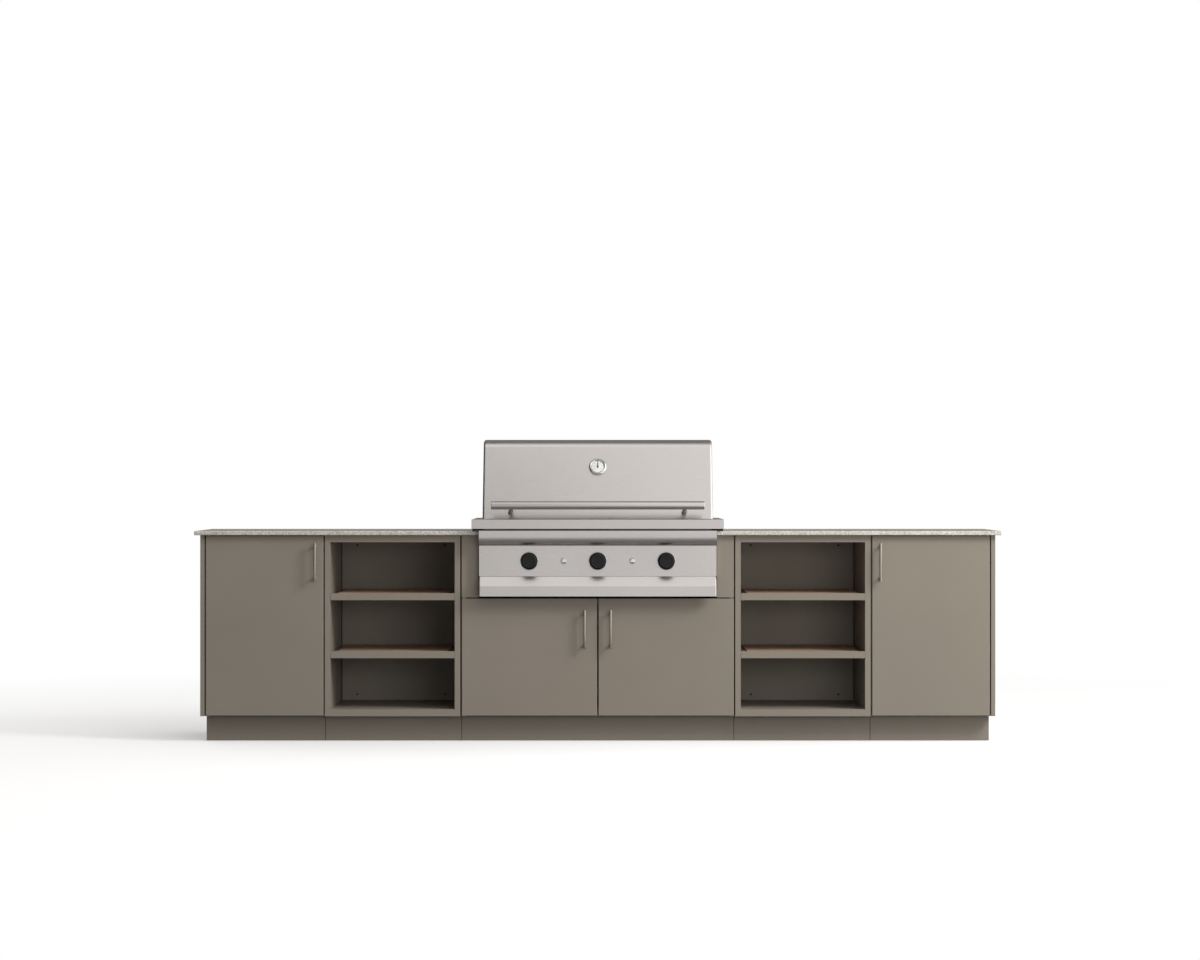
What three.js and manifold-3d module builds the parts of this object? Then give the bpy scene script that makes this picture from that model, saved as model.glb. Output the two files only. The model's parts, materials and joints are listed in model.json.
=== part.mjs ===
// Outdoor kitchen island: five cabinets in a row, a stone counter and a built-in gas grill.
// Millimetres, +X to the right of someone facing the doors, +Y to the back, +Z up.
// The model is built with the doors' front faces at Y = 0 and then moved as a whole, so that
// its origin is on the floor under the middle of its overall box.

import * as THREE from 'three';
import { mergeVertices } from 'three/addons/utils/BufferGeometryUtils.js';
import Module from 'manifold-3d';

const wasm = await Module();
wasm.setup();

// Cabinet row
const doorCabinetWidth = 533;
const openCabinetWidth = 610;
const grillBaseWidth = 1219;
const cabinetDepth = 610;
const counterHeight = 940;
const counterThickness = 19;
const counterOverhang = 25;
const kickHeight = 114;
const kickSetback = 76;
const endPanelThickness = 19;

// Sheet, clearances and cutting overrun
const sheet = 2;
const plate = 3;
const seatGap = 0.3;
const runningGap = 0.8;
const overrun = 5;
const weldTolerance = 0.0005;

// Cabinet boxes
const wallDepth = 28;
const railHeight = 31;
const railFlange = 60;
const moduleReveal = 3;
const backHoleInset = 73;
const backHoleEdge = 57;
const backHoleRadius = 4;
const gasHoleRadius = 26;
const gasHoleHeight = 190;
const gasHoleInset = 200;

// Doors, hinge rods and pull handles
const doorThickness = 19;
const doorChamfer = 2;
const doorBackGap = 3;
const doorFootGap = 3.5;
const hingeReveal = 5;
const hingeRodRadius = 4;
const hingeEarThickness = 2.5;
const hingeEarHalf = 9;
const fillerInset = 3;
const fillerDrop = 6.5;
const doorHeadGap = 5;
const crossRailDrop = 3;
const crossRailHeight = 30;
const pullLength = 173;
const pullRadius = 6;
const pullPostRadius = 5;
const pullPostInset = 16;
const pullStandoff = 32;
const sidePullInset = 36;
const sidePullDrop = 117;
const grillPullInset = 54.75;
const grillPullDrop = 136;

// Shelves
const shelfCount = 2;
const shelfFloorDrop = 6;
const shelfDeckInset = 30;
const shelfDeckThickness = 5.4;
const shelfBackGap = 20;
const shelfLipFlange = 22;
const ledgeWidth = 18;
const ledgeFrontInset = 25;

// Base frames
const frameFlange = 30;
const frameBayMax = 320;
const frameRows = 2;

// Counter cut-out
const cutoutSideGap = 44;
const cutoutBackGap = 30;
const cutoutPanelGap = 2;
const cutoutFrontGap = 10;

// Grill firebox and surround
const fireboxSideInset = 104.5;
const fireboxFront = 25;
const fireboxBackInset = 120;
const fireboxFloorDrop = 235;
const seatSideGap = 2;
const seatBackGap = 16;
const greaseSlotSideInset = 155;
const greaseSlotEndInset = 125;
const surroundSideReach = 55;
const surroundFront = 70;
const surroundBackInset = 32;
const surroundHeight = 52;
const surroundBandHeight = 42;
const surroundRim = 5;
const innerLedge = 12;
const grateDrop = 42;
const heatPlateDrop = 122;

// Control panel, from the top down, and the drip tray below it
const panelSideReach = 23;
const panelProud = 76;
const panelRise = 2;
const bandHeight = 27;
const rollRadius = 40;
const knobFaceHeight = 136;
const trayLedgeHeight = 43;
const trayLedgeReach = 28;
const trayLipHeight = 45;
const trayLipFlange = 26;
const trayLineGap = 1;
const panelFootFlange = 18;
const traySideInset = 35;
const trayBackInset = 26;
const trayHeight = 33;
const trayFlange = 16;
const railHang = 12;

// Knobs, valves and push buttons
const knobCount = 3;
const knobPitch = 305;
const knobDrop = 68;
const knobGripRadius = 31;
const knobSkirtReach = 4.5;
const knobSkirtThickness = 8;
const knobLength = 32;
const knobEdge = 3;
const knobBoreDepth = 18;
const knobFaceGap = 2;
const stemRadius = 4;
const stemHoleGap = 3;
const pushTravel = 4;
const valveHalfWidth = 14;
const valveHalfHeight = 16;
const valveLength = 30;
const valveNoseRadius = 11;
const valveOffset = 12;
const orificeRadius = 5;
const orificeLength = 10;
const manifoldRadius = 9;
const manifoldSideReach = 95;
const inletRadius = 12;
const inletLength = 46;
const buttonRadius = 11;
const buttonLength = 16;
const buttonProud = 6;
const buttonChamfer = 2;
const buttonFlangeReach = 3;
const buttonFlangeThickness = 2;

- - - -

Stated task:
Nothing should be changed: write out all of the data as is.

Correct response:
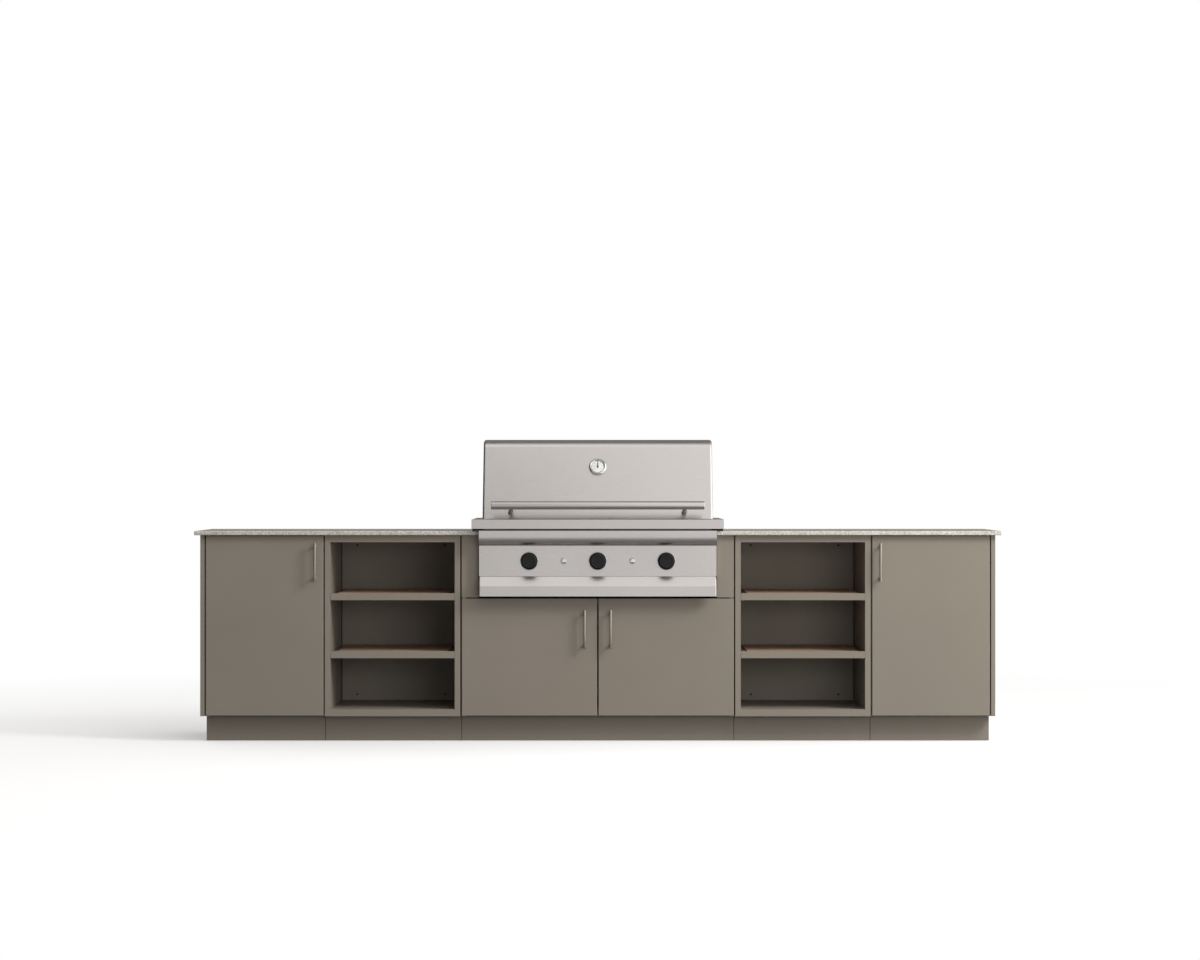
What three.js and manifold-3d module builds the parts of this object? Then give the bpy scene script that makes this picture from that model, saved as model.glb. Output the two files only. The model's parts, materials and joints are listed in model.json.
=== part.mjs ===
// Outdoor kitchen island: five cabinets in a row, a stone counter and a built-in gas grill.
// Millimetres, +X to the right of someone facing the doors, +Y to the back, +Z up.
// The model is built with the doors' front faces at Y = 0 and then moved as a whole, so that
// its origin is on the floor under the middle of its overall box.

import * as THREE from 'three';
import { mergeVertices } from 'three/addons/utils/BufferGeometryUtils.js';
import Module from 'manifold-3d';

const wasm = await Module();
wasm.setup();

// Cabinet row
const doorCabinetWidth = 533;
const openCabinetWidth = 610;
const grillBaseWidth = 1219;
const cabinetDepth = 610;
const counterHeight = 940;
const counterThickness = 19;
const counterOverhang = 25;
const kickHeight = 114;
const kickSetback = 76;
const endPanelThickness = 19;

// Sheet, clearances and cutting overrun
const sheet = 2;
const plate = 3;
const seatGap = 0.3;
const runningGap = 0.8;
const overrun = 5;
const weldTolerance = 0.0005;

// Cabinet boxes
const wallDepth = 28;
const railHeight = 31;
const railFlange = 60;
const moduleReveal = 3;
const backHoleInset = 73;
const backHoleEdge = 57;
const backHoleRadius = 4;
const gasHoleRadius = 26;
const gasHoleHeight = 190;
const gasHoleInset = 200;

// Doors, hinge rods and pull handles
const doorThickness = 19;
const doorChamfer = 2;
const doorBackGap = 3;
const doorFootGap = 3.5;
const hingeReveal = 5;
const hingeRodRadius = 4;
const hingeEarThickness = 2.5;
const hingeEarHalf = 9;
const fillerInset = 3;
const fillerDrop = 6.5;
const doorHeadGap = 5;
const crossRailDrop = 3;
const crossRailHeight = 30;
const pullLength = 173;
const pullRadius = 6;
const pullPostRadius = 5;
const pullPostInset = 16;
const pullStandoff = 32;
const sidePullInset = 36;
const sidePullDrop = 117;
const grillPullInset = 54.75;
const grillPullDrop = 136;

// Shelves
const shelfCount = 2;
const shelfFloorDrop = 6;
const shelfDeckInset = 30;
const shelfDeckThickness = 5.4;
const shelfBackGap = 20;
const shelfLipFlange = 22;
const ledgeWidth = 18;
const ledgeFrontInset = 25;

// Base frames
const frameFlange = 30;
const frameBayMax = 320;
const frameRows = 2;

// Counter cut-out
const cutoutSideGap = 44;
const cutoutBackGap = 30;
const cutoutPanelGap = 2;
const cutoutFrontGap = 10;

// Grill firebox and surround
const fireboxSideInset = 104.5;
const fireboxFront = 25;
const fireboxBackInset = 120;
const fireboxFloorDrop = 235;
const seatSideGap = 2;
const seatBackGap = 16;
const greaseSlotSideInset = 155;
const greaseSlotEndInset = 125;
const surroundSideReach = 55;
const surroundFront = 70;
const surroundBackInset = 32;
const surroundHeight = 52;
const surroundBandHeight = 42;
const surroundRim = 5;
const innerLedge = 12;
const grateDrop = 42;
const heatPlateDrop = 122;

// Control panel, from the top down, and the drip tray below it
const panelSideReach = 23;
const panelProud = 76;
const panelRise = 2;
const bandHeight = 27;
const rollRadius = 40;
const knobFaceHeight = 136;
const trayLedgeHeight = 43;
const trayLedgeReach = 28;
const trayLipHeight = 45;
const trayLipFlange = 26;
const trayLineGap = 1;
const panelFootFlange = 18;
const traySideInset = 35;
const trayBackInset = 26;
const trayHeight = 33;
const trayFlange = 16;
const railHang = 12;

// Knobs, valves and push buttons
const knobCount = 3;
const knobPitch = 305;
const knobDrop = 68;
const knobGripRadius = 31;
const knobSkirtReach = 4.5;
const knobSkirtThickness = 8;
const knobLength = 32;
const knobEdge = 3;
const knobBoreDepth = 18;
const knobFaceGap = 2;
const stemRadius = 4;
const stemHoleGap = 3;
const pushTravel = 4;
const valveHalfWidth = 14;
const valveHalfHeight = 16;
const valveLength = 30;
const valveNoseRadius = 11;
const valveOffset = 12;
const orificeRadius = 5;
const orificeLength = 10;
const manifoldRadius = 9;
const manifoldSideReach = 95;
const inletRadius = 12;
const inletLength = 46;
const buttonRadius = 11;
const buttonLength = 16;
const buttonProud = 6;
const buttonChamfer = 2;
const buttonFlangeReach = 3;
const buttonFlangeThickness = 2;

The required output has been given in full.